Continually prepare yourself and your organization for a future of perpetual learning:  As Kevin Kelly editor of Wired Magazine and author of The Inevitable shares is that we are “newbies” in today’s world and “You will be a newbie forever.” As he shared in The Creativity Post, “In this new world, we are always in a state of becoming. We live in the age of the present participle – words ending in -ing that mean the action is in process.  Everything is in a flowing, changing state. This flux turns us into continuous learners.” We are quickly moving out of a time where the ability to “know” is giving over to the ability to “learn.” In a world that is changing at an accelerated rate, while knowledge is vital, the ability to learn and remain a perpetual learner is key to remaining relevant. For which McKinsey and Company puts forth, “For workers of the future, the ability to adapt their skills to the changing needs of the workplace will be critical. Lifelong learning must become the norm – and at the moment, the reality falls fare short of the necessity.”

Continually prepare yourself and your organization to remain adaptable and agile to the profound shifts that are to be faced now and in the future: Our world has tilted. We are now facing fewer and fewer technical problems and more and more adaptive challenges and dilemmas. Challenges and dilemmas that do not have ready made answer or solutions, even if they have an answer or solution at all. In a world of accelerated change, inability to remain adaptable and agile often leads to irrelevance. As Bob Kegan shares, “Work will increasingly be about adaptive challenges, the ones that artificial intelligence and robots will be less good at meeting. There’s going to be employment for people with growth mind-sets, but fixed mind-sets are going to be more and more replaceable by machines”

Continually prepare yourself and your organization for AND:  It is an AND world, It requires both knowledge and skills to navigate more effectively now and in the future. Especially in a world that is unfolding, evolving and exponentially changing at a much more accelerated and turbulent rate. Understanding the importance of both knowledge, skills, as well as continual upskilling and reskilling as well as perpetual learning, this weighing of AND, will allow individuals and organizations to remain relevant for the future. As the OECD adds, “Ensuring that everyone has the right skills for an increasingly digital and globalized world is essential to promote inclusive labor markets and to spur innovation, productivity, and growth.”

Today’s world not only requires our ability to face these VUCA challenges and dilemmas, and it not only requires us to remain perpetual learners and “newbies” towards these challenges and dilemmas to better engage the questions and thinking that leads to better solutions, it also requires the collaborative environments, based in trust and psychological safety, that will move us, as individuals, teams, and organizations, forward more effectively and relevantly into this very different and non-obvious future.

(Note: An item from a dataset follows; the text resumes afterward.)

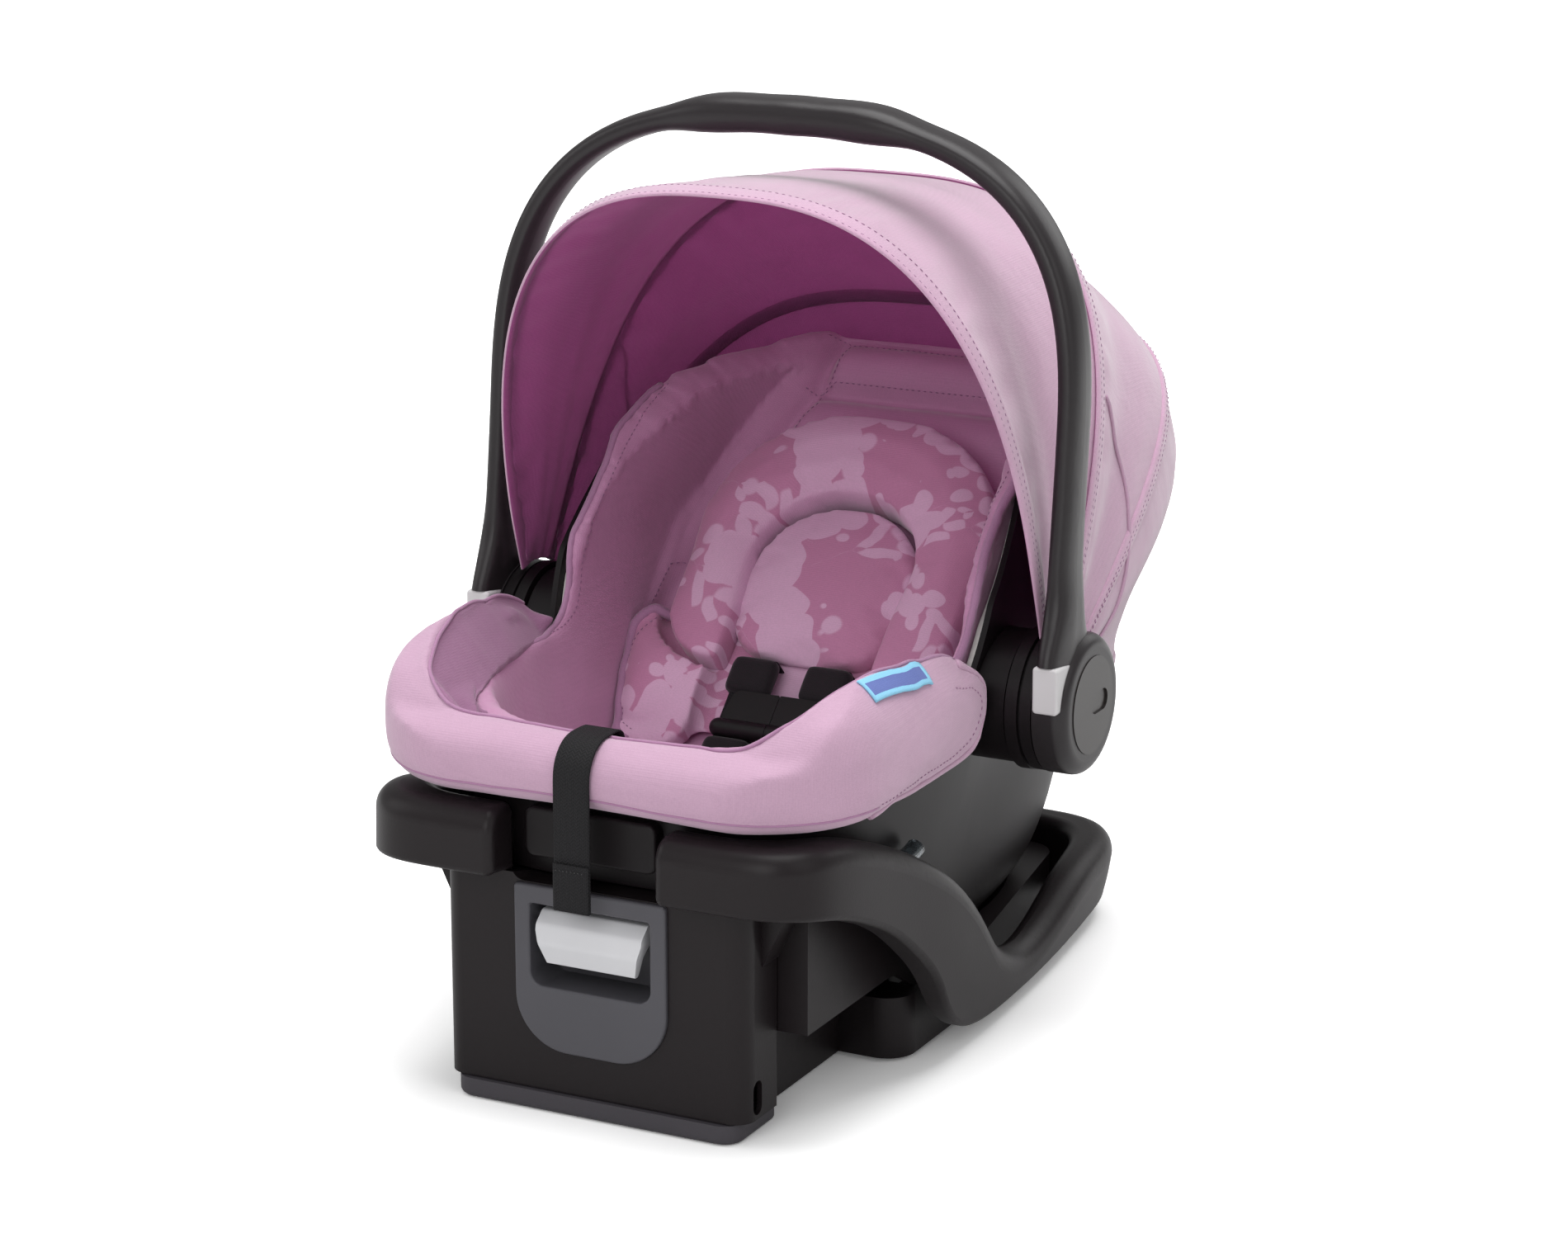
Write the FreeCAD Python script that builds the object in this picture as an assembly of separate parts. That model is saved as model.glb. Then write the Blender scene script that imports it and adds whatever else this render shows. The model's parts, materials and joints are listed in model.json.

Understanding and recognizing today’s VUCA (volatile, uncertain, complex and ambiguous) World reminds us how quickly things are changing around us. But it is our ability to learn, in the face of this VUCA, that we are able, both as individuals and organizations, to remain adaptable and agile to these new demands and dilemmas we are now and will face.

If we are not engaging the future thinking necessary to at least try and imagine what the world will be like for today’s kindergartener by the time they graduate, then it will be incredibly difficult for us to even consider how to begin to prepare them for a non-obvious future and an exponentially changing world.